Oaxaca’s attorney general, Sergio Santibanez, led a team of 184 police officers and investigators to the ambush site, about 200 miles southeast of Mexico City. The state’s governor, Jose Murat, ordered “the most exhaustive investigation into these lamentable events” and the arrest of the killers.

Alberto Antonio Perez, who was driving the truck, is assisting in the probe, police said.

The feud that apparently prompted the killing pitted Santiago Xochiltepec and its 1,000 Zapotec Indians against a nearby Spanish-speaking village, Santo Domingo de Teojomulco, that is four times its size.

Froylan Juarez, a logger from Santiago Xochiltepec, said a Oaxaca court ruled in favor of the indigenous community in the dispute March 6. Two weeks later, he said, the village came under fire by gunmen from the rival settlement.

“They are trying to threaten us so that we give up defending our land, and now they have carried out this horrible massacre,” Juarez said by telephone.

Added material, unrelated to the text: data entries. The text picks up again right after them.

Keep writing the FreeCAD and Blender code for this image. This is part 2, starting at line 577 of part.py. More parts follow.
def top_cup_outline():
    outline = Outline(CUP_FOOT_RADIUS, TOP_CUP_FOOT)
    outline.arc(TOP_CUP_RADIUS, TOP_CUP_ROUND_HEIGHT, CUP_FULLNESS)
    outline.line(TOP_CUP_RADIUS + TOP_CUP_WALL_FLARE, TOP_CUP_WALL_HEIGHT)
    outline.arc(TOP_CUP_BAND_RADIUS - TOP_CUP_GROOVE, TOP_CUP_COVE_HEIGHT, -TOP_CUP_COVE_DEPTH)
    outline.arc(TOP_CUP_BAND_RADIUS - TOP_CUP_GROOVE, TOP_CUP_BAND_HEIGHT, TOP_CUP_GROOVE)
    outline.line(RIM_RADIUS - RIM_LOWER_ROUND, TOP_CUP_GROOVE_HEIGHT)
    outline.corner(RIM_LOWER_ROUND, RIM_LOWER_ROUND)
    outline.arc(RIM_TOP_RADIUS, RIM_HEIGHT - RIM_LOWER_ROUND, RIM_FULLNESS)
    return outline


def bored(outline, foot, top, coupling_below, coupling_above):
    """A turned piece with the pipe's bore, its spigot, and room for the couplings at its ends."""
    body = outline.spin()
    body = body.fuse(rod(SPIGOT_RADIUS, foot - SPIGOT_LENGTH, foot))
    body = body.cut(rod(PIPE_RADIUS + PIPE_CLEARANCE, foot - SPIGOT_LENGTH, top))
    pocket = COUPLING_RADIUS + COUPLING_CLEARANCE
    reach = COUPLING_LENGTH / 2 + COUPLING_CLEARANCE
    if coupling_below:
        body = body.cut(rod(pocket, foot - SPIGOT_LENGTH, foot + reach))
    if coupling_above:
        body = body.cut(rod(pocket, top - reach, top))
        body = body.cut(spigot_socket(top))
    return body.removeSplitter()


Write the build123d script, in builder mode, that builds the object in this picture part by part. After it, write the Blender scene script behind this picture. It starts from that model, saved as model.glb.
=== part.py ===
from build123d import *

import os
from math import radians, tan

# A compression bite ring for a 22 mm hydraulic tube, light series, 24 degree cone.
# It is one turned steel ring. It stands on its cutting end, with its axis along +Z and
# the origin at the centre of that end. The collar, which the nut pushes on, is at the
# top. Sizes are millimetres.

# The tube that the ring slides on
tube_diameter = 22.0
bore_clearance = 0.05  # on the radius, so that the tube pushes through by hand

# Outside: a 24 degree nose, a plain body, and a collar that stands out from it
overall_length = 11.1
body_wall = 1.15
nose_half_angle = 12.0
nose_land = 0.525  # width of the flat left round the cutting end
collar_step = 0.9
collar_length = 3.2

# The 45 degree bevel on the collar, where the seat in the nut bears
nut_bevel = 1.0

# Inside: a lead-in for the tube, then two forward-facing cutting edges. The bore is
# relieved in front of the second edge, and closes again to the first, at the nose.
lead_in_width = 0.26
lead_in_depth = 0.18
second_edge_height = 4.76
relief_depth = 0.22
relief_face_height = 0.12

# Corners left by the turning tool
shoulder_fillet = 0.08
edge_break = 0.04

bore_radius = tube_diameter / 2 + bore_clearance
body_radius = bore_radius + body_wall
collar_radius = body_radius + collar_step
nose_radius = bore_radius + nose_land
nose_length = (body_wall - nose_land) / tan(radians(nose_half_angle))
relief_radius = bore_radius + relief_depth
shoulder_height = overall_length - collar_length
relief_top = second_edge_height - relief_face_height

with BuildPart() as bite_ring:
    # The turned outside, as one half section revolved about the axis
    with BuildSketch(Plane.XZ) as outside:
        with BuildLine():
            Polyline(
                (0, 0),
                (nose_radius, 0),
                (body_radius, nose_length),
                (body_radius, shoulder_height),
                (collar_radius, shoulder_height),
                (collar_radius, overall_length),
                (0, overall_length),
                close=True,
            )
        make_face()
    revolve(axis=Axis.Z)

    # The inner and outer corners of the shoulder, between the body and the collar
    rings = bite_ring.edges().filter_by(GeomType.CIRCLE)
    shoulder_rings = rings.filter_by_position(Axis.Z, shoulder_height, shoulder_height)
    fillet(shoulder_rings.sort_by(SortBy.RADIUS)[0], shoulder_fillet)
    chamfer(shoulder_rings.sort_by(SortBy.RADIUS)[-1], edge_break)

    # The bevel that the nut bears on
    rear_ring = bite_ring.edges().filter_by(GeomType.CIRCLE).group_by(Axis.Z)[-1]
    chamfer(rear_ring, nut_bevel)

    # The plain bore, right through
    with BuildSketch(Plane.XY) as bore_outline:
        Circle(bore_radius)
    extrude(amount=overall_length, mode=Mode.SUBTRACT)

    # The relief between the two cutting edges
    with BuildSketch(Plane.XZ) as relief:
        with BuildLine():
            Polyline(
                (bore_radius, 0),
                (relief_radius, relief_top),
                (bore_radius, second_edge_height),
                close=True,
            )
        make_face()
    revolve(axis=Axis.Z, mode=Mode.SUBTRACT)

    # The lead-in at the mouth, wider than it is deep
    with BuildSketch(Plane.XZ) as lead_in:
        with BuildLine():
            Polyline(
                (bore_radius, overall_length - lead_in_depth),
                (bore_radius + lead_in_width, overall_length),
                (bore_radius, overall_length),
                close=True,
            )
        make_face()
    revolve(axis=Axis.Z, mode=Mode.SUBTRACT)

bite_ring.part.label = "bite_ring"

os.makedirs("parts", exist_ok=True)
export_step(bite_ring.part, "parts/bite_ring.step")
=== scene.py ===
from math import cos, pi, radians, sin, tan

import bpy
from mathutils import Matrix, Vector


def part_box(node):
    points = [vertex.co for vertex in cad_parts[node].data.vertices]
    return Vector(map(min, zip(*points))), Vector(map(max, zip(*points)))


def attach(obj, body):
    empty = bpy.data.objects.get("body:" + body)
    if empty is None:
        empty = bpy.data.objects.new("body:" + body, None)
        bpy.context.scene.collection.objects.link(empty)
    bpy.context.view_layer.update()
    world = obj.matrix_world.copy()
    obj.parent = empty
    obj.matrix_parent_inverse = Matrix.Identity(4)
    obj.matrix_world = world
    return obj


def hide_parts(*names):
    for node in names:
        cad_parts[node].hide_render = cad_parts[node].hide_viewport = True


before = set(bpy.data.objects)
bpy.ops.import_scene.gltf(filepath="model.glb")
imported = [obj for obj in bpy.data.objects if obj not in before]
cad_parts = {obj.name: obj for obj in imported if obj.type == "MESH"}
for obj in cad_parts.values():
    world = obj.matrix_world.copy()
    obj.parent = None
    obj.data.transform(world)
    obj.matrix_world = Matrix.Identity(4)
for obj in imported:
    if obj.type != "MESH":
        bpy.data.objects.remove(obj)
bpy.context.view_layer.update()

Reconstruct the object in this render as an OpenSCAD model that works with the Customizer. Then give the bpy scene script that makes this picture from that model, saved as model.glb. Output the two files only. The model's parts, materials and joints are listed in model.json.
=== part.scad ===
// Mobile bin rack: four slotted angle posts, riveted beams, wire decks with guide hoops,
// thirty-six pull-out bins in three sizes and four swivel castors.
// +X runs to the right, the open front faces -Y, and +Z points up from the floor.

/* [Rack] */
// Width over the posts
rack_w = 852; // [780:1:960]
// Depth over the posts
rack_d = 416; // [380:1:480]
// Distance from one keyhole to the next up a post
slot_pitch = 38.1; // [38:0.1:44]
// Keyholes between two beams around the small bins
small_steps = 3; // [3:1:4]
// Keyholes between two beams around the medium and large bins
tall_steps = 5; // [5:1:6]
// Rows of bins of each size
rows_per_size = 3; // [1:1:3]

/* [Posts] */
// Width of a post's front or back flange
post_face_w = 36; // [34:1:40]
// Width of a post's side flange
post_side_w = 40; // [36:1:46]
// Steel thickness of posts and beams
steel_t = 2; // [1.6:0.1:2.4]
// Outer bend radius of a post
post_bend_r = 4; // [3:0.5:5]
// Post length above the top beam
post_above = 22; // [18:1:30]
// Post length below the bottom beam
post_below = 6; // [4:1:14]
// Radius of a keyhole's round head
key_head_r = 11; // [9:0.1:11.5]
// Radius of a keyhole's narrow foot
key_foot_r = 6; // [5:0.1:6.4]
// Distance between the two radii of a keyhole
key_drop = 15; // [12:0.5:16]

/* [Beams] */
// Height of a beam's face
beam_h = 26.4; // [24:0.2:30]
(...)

Violent disputes over land, which in part gave rise to the Mexican Revolution of 1910, are still common in large areas of the countryside.

Advertisement

They have persisted despite a massive redistribution of large estates to peasant farmers in the middle decades of the 20th century--a program that has been abandoned.

Competition for land is especially intense in Oaxaca’s densely populated mountain valleys. Human rights groups have faulted the government for taking sides in some disputes or at least failing to police the feuding communities.